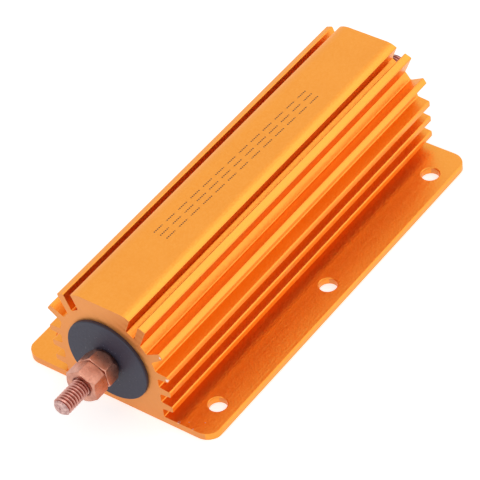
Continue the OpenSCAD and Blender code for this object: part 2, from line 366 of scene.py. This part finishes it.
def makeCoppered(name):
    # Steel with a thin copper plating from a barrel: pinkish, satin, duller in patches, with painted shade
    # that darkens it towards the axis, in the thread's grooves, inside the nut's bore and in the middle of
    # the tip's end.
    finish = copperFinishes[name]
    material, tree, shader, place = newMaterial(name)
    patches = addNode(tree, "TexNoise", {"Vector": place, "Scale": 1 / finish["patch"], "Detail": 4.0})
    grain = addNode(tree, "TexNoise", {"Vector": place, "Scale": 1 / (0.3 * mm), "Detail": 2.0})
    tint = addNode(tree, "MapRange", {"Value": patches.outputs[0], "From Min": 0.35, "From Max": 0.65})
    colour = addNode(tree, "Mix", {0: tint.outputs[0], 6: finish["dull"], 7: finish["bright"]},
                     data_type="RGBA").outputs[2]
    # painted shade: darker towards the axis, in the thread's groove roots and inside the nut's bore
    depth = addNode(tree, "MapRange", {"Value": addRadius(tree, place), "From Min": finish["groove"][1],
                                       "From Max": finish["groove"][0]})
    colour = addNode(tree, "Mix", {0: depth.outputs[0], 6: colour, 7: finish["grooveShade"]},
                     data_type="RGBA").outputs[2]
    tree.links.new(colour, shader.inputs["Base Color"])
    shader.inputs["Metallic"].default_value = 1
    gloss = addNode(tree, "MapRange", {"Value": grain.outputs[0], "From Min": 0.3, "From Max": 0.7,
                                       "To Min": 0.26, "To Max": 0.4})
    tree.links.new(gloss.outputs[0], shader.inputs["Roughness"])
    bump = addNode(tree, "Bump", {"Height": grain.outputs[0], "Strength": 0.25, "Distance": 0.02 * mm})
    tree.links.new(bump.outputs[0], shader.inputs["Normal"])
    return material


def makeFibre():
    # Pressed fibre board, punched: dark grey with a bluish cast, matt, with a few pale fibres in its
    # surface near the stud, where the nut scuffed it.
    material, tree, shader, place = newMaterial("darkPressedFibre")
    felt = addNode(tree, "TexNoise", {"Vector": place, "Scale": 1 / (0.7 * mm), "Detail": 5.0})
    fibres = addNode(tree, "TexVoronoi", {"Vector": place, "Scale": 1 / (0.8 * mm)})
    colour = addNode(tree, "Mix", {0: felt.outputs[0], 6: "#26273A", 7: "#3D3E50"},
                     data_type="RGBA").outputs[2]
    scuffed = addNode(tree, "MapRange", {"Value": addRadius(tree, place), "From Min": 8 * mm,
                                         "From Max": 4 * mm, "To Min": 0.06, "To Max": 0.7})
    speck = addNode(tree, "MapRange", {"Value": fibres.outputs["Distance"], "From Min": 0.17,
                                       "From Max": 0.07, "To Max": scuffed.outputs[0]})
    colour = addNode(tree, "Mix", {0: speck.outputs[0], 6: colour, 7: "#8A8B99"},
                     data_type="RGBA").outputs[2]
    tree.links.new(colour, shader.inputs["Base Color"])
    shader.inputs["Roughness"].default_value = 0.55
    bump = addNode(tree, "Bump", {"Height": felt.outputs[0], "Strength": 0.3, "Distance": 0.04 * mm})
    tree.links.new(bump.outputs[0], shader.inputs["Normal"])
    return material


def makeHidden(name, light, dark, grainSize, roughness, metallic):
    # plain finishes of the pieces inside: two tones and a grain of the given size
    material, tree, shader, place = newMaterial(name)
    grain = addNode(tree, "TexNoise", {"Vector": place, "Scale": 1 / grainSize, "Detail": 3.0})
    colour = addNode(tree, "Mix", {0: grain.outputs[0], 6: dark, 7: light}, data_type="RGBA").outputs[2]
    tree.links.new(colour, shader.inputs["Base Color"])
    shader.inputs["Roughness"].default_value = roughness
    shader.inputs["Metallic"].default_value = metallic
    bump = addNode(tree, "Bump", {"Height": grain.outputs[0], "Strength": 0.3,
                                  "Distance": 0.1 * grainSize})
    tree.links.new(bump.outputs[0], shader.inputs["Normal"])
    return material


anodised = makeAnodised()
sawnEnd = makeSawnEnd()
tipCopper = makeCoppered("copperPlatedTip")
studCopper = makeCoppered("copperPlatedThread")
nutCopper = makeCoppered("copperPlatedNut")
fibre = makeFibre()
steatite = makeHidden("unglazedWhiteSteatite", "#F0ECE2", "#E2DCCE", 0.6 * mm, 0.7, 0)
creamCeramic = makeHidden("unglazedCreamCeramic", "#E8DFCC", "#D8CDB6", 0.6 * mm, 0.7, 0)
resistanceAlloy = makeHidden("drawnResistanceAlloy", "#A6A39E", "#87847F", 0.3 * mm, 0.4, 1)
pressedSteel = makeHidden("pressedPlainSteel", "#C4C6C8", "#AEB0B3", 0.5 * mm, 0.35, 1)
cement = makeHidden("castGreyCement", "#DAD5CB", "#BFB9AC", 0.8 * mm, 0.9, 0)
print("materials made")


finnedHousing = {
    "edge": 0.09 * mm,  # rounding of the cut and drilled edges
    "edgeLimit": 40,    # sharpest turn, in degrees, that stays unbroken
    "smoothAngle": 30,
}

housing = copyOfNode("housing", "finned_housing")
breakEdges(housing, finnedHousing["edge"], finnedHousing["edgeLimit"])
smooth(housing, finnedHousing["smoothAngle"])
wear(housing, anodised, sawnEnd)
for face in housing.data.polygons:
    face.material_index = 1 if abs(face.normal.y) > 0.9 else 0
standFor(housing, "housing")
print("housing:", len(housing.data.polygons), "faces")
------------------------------
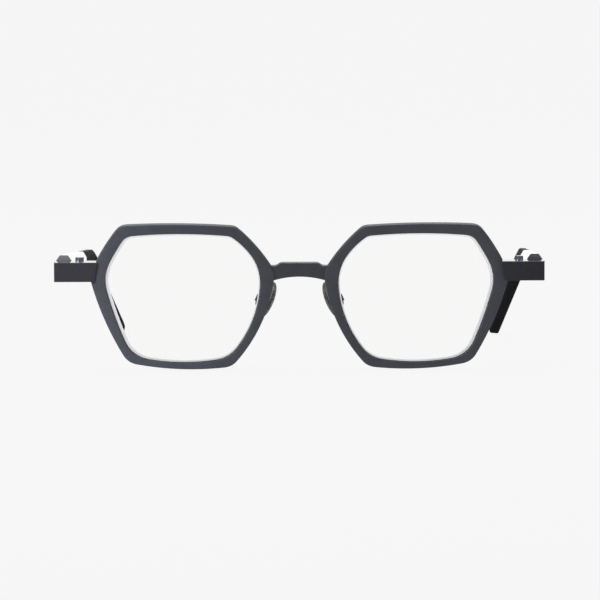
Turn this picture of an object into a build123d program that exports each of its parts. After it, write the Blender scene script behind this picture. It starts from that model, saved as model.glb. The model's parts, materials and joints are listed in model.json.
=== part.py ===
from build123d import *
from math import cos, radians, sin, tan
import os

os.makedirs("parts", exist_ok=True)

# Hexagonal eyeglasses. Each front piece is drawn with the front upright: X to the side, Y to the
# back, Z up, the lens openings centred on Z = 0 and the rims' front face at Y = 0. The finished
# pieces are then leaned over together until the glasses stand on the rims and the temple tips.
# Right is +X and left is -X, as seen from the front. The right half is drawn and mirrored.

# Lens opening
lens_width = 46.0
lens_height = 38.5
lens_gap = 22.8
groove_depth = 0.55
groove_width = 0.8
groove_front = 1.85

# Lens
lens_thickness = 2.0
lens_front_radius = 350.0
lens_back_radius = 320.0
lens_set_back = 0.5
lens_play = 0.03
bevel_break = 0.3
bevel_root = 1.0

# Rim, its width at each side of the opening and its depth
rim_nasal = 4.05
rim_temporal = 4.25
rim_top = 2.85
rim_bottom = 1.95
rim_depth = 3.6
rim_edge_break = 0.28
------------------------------
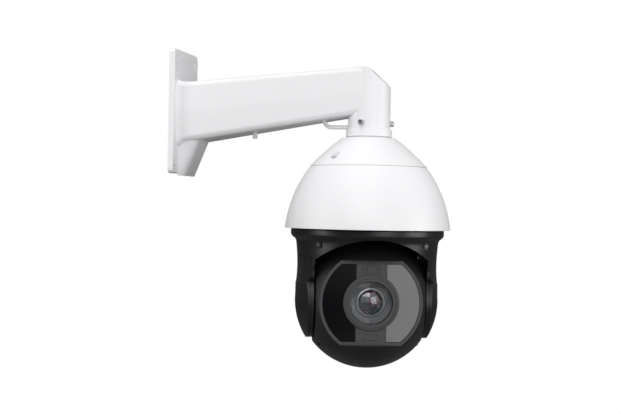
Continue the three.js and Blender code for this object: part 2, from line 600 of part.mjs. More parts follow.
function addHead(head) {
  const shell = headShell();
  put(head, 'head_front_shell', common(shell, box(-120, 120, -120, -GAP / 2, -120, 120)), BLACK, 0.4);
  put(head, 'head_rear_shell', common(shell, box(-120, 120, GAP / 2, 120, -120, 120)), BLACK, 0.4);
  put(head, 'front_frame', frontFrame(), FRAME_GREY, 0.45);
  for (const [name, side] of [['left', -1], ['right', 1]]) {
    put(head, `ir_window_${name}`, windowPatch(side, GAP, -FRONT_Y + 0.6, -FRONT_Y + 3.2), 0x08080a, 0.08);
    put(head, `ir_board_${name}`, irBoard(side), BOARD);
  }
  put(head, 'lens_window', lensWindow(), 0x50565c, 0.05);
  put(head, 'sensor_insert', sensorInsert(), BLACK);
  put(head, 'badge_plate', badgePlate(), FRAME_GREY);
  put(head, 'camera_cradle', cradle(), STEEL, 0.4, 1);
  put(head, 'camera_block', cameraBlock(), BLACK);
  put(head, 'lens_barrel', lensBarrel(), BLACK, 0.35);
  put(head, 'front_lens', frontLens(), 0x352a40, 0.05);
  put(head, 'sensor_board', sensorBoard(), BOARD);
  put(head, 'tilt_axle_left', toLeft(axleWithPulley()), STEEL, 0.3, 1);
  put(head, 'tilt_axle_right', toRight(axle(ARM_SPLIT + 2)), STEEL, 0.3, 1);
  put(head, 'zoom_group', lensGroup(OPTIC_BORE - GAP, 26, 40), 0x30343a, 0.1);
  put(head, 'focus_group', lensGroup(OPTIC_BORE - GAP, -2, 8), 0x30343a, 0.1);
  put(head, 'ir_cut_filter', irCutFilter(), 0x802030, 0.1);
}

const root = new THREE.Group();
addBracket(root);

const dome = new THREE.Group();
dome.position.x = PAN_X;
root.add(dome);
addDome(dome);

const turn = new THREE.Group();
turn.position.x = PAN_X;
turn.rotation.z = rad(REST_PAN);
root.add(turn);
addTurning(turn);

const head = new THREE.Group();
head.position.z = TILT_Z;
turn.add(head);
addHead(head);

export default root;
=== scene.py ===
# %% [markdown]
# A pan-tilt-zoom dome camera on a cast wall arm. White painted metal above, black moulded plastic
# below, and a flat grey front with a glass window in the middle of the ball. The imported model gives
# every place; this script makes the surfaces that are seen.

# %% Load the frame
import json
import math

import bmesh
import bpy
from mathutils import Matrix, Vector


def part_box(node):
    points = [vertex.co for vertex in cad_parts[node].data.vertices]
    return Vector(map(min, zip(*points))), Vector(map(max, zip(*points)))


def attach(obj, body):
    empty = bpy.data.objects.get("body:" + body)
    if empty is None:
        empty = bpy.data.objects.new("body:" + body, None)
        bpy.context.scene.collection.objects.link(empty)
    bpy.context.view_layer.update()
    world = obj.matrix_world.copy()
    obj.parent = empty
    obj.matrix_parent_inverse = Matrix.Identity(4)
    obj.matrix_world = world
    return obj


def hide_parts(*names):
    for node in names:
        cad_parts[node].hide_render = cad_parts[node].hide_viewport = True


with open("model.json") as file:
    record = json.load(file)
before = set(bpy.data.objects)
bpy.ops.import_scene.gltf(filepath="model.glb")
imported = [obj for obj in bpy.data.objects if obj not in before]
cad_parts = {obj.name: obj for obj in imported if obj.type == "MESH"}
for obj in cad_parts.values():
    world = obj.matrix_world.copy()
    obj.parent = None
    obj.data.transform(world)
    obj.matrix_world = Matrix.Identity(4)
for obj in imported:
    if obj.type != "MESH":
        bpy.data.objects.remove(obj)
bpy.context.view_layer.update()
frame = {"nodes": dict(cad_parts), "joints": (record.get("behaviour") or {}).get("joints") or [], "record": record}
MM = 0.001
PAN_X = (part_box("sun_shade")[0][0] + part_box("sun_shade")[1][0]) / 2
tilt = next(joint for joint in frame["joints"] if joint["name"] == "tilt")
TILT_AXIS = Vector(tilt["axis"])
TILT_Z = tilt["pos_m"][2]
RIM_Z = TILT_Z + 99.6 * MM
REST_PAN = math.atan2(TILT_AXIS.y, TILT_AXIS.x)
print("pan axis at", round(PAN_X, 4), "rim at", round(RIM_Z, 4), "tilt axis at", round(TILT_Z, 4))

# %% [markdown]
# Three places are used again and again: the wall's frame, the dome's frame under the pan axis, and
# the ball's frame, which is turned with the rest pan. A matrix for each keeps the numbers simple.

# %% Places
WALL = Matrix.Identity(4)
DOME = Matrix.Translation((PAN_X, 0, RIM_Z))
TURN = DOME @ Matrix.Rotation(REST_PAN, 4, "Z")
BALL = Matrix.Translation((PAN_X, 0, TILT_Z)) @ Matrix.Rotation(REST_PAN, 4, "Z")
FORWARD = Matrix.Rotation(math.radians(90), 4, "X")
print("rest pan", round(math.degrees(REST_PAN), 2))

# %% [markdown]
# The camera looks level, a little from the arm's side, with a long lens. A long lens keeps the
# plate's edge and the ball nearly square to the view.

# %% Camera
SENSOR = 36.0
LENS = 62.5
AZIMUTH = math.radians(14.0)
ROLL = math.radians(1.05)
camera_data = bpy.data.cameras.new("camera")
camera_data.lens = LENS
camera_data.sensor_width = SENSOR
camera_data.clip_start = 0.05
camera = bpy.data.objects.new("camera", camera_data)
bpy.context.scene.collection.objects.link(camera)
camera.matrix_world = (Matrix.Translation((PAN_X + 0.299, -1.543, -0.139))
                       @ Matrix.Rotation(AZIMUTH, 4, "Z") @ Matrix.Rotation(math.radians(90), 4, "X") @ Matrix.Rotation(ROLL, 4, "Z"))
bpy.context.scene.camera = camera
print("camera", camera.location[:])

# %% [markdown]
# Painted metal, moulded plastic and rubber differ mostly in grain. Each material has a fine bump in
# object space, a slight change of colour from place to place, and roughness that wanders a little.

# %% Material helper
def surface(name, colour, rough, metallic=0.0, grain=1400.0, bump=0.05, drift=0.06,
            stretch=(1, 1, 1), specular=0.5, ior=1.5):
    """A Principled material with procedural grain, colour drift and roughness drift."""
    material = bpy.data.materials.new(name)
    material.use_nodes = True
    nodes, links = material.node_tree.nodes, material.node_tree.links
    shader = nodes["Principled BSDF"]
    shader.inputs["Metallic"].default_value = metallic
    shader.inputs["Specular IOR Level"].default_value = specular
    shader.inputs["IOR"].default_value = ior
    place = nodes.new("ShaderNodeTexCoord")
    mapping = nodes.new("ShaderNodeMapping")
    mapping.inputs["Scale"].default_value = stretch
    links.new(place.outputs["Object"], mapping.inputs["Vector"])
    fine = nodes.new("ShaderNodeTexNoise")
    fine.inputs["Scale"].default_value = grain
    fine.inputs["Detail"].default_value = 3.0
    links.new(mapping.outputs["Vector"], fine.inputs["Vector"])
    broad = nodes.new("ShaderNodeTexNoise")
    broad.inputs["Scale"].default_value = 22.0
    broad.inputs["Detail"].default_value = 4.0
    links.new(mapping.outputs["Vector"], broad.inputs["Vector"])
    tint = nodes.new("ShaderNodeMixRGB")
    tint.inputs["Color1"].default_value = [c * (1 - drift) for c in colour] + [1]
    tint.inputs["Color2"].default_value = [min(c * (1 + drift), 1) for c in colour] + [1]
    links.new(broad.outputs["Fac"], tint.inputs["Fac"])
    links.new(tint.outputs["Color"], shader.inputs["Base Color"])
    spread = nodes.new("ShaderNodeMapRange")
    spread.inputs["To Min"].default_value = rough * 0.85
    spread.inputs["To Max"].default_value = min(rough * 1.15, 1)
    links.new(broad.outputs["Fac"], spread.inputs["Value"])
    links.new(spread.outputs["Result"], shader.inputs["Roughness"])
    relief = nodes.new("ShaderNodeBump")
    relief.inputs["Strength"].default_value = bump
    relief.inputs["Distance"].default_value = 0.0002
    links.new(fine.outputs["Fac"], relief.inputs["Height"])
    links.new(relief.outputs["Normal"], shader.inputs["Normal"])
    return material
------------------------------
Please return, exactly as they appear, the lines starting at the one that contains "const head = new THREE.Group();" and ending at the one that contains "bpy.data.objects.remove(obj)".

▶ Solution:
const head = new THREE.Group();
head.position.z = TILT_Z;
turn.add(head);
addHead(head);

export default root;
=== scene.py ===
# %% [markdown]
# A pan-tilt-zoom dome camera on a cast wall arm. White painted metal above, black moulded plastic
# below, and a flat grey front with a glass window in the middle of the ball. The imported model gives
# every place; this script makes the surfaces that are seen.

# %% Load the frame
import json
import math

import bmesh
import bpy
from mathutils import Matrix, Vector


def part_box(node):
    points = [vertex.co for vertex in cad_parts[node].data.vertices]
    return Vector(map(min, zip(*points))), Vector(map(max, zip(*points)))


def attach(obj, body):
    empty = bpy.data.objects.get("body:" + body)
    if empty is None:
        empty = bpy.data.objects.new("body:" + body, None)
        bpy.context.scene.collection.objects.link(empty)
    bpy.context.view_layer.update()
    world = obj.matrix_world.copy()
    obj.parent = empty
    obj.matrix_parent_inverse = Matrix.Identity(4)
    obj.matrix_world = world
    return obj


def hide_parts(*names):
    for node in names:
        cad_parts[node].hide_render = cad_parts[node].hide_viewport = True


with open("model.json") as file:
    record = json.load(file)
before = set(bpy.data.objects)
bpy.ops.import_scene.gltf(filepath="model.glb")
imported = [obj for obj in bpy.data.objects if obj not in before]
cad_parts = {obj.name: obj for obj in imported if obj.type == "MESH"}
for obj in cad_parts.values():
    world = obj.matrix_world.copy()
    obj.parent = None
    obj.data.transform(world)
    obj.matrix_world = Matrix.Identity(4)
for obj in imported:
    if obj.type != "MESH":
        bpy.data.objects.remove(obj)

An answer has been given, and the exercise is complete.